- Fury as report reveals mass failure in teacher colleges
- This year alone, 10,723 of the 29,994 P1 teachers who sat examinations across public and private colleges failed
- Parents and unions now want an audit on teachers training colleges
Concerns have arisen over the quality of education in schools since nearly half of teachers who sit primary education training courses fail the final examinations.
An analysis of the teachers’ performance in P1 (certificate) training colleges over the past five years reveals shocking data of mass failure of teachers expected to guide your child in lower grades.
Parents and teachers unions yesterday demanded an immediate audit to unearth the possible rot in teacher training colleges (TTCs), as failure trend spans five years back.
“We are concerned that the persons we entrust with our children are failing examinations on subject areas that they should be competent in,” said Nicholas Maiyo, the National Parents Association chairman.
Students enrolled in the colleges confess that the rising mass failure is a sign of lack of motivation in the teaching profession.
Data compiled by the Kenya National Examinations Council (KNEC) shows nearly half of the teachers enrolled in public and private training colleges fail the Primary Teacher Education (PTE) examination.
The revelations come as the government lowered entry grade of the teachers to the training colleges from C to D.
Education Cabinet Secretary Amina Mohamed gazzetted the Kenya National Qualifications Authority (KNQA) standards that set C– (minus) as the minimum diploma entry grade and D (plain) for certificate courses.
Currently, the minimum teachers entry grade to certificate training is C and a C+ for diploma colleges.
This means that teacher trainees failing the exams now scored grade C (plain), with questions being raised over the future performance of grade D candidates.
An analysis of the KNEC data reveals that for the last three years, a total of 29,595 out of 73,032 (41 per cent) failed. Only 29 teachers passed with distinction in the last three years. This year alone, 10,723 of the 29,994 P1 teachers who sat examinations across public and private colleges failed.
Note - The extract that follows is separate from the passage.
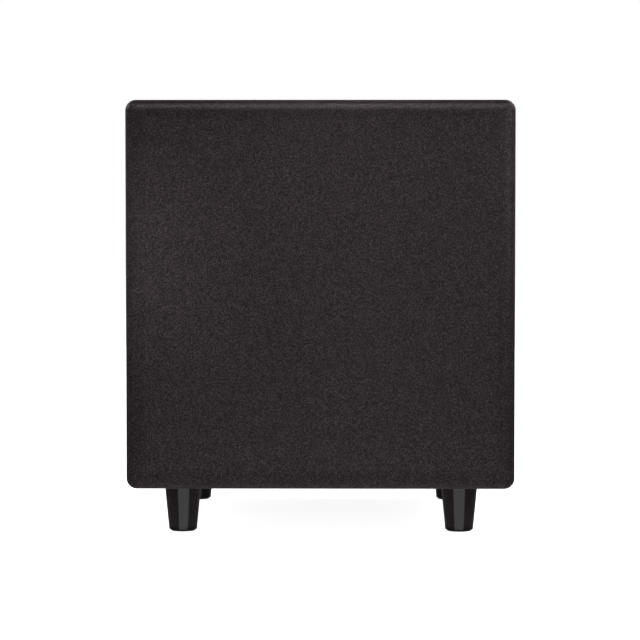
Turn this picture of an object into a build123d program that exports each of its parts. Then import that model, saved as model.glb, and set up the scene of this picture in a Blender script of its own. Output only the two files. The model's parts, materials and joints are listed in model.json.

Of these, 10,457 have been given referrals, which means that next year, they will resit one or more subjects they failed this year.
Failing any of the subjects offered in training colleges leads to referrals.
The students study English, Mathematics, Kiswahili, Home Science, Agriculture, Religious Education, Physical Education (PE), Music, Creative Arts, Science, Social Studies and Education during their first year of learning.
During the second and final year, they study compulsory subjects – English, Mathematics, Kiswahili, Education and PE. In addition to these, they also pick science or humanities subjects.
KNEC data shows that in 2018 PTE examination, only 21 teachers passed with distinction while the majority – 12,388 – managed credit. Some 5,581 had a pass.
In 2017 PTE examination, a total of 12,749 of the 24,946 teachers who sat the examination failed. Only five teachers got a distinction as 8,773 managed a credit and 2,570 a pass.
And in 2016, some 19,430 teachers sat the examination across all the training colleges. Of these, only three had a distinction. Some 6,389 failed while 8,526 teachers managed a credit and 1,910 got a pass.
Maiyo said parents maintain that the entry grade for teachers should be raised and will continue to reject the lowered grade.
“How do we expect a teacher who failed and resat mathematics to have the passion to teach our children the same subject?” he said.
The Kenya National Union of Teachers (Knut), which represents most of the primary school teachers, pointed fingers at KNEC.
“We have spent more time addressing KCPE and KCSE examinations and forgot about issues surrounding teachers training colleges,” said Knut Secretary General Wilson Sossion.
“Examinations are supposed to facilitate access to learning and not to spotlight failures. The ministry must institute an audit in TTC’s and also address failed systems in examination administration,” he said.
Students enrolled in TTCs, who spoke yesterday, cited lack of motivation in the teaching profession.
“Most of these students in the TTCs are not really passionate about teaching, but they just need the job,” said one student in a public TTC.
Upon graduation, the teachers apply for registration by the Teachers Service Commission (TSC) after which they are posted as P1 teachers in primary schools.
Early this year, TSC Chief Executive Nancy Macharia expressed a concern over the failuretrend.
“It is of concern that some colleges had a failurerate of more than 50 per cent. Most of them also registered a high number of referrals, meaning that many students had to re-sit examinations and could not, therefore, graduate,” said Macharia during a graduation ceremony at Kamwenja TTC.
TSC lost the fight to raise the entry requirements as the KNQA insisted they are the only body mandated to set minimum training standards.
In her protest letter dated September 25, 2018 to KNQA Director General Juma Mukhwana, Macharia said “lowering the entry grade is a serious affront to national development and may be a recipe for failed future economy.”
“It is of great importance to put in place a minimum qualifications requirement for persons aspiring to train as teachers which serve as a filter to let in only the best to become teachers,” said Macharia.